======== COLLECTED DATA ========

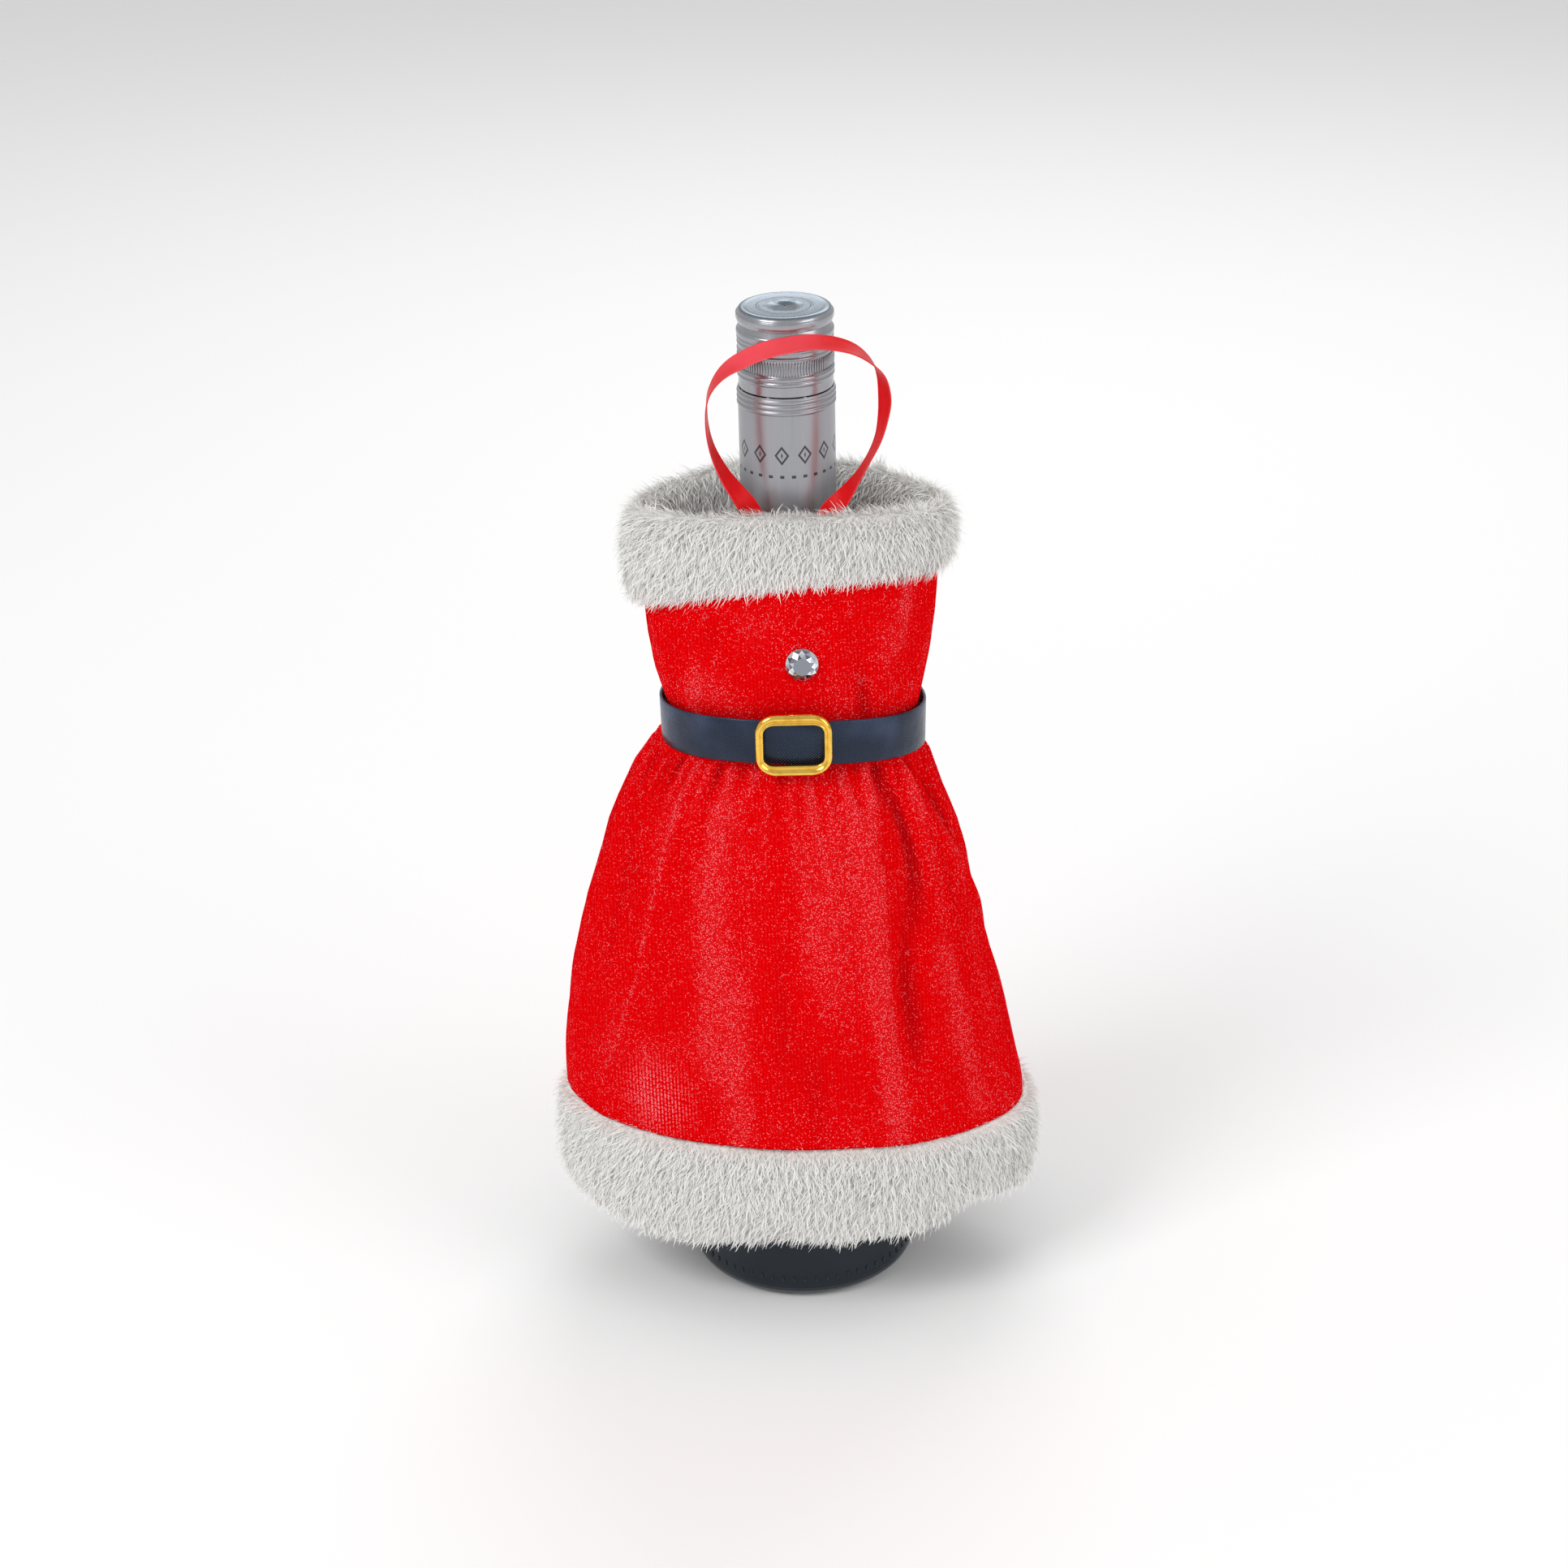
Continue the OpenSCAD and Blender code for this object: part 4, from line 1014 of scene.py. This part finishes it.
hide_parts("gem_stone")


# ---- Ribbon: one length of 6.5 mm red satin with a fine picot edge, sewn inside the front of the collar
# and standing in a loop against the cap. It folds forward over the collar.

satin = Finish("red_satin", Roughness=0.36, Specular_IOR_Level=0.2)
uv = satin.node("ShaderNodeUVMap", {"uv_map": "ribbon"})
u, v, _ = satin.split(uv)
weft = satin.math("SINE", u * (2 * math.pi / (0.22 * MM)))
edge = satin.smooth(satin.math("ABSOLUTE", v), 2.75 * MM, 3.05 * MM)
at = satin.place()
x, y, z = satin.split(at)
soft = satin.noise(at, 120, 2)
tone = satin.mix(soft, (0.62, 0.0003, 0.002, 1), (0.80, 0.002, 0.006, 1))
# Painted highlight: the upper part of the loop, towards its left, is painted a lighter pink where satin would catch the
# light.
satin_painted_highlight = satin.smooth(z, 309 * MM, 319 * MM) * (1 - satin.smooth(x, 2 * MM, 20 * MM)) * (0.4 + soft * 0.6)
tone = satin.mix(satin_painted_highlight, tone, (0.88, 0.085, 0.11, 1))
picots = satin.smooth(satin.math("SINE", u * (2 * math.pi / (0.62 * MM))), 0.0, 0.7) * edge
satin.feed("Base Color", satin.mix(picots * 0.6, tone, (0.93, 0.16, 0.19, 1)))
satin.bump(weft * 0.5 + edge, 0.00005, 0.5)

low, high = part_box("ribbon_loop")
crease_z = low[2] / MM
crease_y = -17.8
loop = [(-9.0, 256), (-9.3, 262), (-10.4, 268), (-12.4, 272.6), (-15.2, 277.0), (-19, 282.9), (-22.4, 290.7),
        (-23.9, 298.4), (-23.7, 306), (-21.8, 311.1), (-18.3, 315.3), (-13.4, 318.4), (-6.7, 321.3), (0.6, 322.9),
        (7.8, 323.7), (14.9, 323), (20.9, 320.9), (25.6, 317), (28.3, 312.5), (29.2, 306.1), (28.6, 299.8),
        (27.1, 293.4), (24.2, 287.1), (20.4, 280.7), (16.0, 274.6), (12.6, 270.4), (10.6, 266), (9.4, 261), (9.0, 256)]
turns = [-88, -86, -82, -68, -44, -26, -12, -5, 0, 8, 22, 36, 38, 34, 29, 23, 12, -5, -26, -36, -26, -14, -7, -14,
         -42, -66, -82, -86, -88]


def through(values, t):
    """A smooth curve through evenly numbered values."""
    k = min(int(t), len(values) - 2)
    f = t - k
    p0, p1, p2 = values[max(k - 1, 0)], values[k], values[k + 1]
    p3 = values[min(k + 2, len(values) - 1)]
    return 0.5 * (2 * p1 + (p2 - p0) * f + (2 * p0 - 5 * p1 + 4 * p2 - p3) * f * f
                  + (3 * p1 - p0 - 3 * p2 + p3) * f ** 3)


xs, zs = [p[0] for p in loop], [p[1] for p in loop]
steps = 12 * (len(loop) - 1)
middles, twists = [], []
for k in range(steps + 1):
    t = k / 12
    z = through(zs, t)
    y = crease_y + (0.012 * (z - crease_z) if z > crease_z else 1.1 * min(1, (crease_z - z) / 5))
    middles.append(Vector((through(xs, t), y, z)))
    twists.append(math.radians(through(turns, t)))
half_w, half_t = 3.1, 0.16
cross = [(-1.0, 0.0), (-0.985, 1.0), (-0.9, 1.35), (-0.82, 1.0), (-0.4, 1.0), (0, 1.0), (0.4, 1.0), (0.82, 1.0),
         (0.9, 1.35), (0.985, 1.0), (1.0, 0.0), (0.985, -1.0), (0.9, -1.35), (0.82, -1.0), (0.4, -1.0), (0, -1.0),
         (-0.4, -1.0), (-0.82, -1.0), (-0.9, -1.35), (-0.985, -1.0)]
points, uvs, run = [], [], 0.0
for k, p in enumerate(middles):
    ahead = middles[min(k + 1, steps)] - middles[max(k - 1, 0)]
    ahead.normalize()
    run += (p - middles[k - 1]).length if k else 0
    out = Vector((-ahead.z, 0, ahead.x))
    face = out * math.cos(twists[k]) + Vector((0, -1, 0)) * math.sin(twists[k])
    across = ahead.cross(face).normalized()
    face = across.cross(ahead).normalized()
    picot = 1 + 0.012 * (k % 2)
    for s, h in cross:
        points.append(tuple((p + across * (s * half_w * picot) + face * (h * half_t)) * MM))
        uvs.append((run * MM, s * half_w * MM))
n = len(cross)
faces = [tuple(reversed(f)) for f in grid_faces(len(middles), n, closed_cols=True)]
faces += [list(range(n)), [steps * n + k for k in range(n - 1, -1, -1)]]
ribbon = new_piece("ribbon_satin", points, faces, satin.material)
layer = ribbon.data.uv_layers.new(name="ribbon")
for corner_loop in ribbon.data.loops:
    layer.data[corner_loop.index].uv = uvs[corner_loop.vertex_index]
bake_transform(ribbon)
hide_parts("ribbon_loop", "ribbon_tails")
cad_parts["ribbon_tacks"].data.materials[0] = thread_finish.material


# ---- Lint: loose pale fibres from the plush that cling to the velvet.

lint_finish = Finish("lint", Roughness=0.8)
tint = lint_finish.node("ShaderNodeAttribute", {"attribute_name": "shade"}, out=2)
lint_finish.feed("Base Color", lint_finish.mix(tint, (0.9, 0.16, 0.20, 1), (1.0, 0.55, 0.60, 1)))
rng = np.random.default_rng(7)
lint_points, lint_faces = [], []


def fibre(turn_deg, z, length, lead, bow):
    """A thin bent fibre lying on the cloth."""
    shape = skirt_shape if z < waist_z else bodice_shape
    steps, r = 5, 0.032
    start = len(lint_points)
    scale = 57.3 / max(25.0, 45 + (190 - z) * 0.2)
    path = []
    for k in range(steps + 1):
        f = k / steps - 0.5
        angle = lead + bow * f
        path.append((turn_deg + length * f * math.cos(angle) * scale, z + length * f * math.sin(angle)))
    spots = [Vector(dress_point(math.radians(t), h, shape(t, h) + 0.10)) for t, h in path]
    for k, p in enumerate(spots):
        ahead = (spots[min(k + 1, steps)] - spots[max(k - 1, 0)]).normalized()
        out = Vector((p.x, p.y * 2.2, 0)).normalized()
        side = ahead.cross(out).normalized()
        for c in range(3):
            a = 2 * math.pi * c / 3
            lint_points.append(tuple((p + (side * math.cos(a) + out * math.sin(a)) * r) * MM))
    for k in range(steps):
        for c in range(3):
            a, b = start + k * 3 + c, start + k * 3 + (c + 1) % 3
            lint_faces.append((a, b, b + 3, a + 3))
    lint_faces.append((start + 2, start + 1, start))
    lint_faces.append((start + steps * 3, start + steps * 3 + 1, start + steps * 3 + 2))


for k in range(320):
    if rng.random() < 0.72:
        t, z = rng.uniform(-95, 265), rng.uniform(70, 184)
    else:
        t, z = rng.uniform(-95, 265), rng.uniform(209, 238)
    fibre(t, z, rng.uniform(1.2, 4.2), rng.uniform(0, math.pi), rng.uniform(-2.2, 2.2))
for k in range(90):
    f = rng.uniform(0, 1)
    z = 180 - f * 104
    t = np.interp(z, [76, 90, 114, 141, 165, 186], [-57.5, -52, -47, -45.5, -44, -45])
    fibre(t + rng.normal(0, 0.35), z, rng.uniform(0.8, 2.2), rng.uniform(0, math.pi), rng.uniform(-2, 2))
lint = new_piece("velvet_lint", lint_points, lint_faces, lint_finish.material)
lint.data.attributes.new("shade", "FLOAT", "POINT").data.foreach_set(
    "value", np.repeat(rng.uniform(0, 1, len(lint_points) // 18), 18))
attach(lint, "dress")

========

Retype exactly, and only, the lines from the one containing "bake_transform(ribbon)" through the one containing "# ---- Lint: loose", both included.

bake_transform(ribbon)
hide_parts("ribbon_loop", "ribbon_tails")
cad_parts["ribbon_tacks"].data.materials[0] = thread_finish.material


# ---- Lint: loose pale fibres from the plush that cling to the velvet.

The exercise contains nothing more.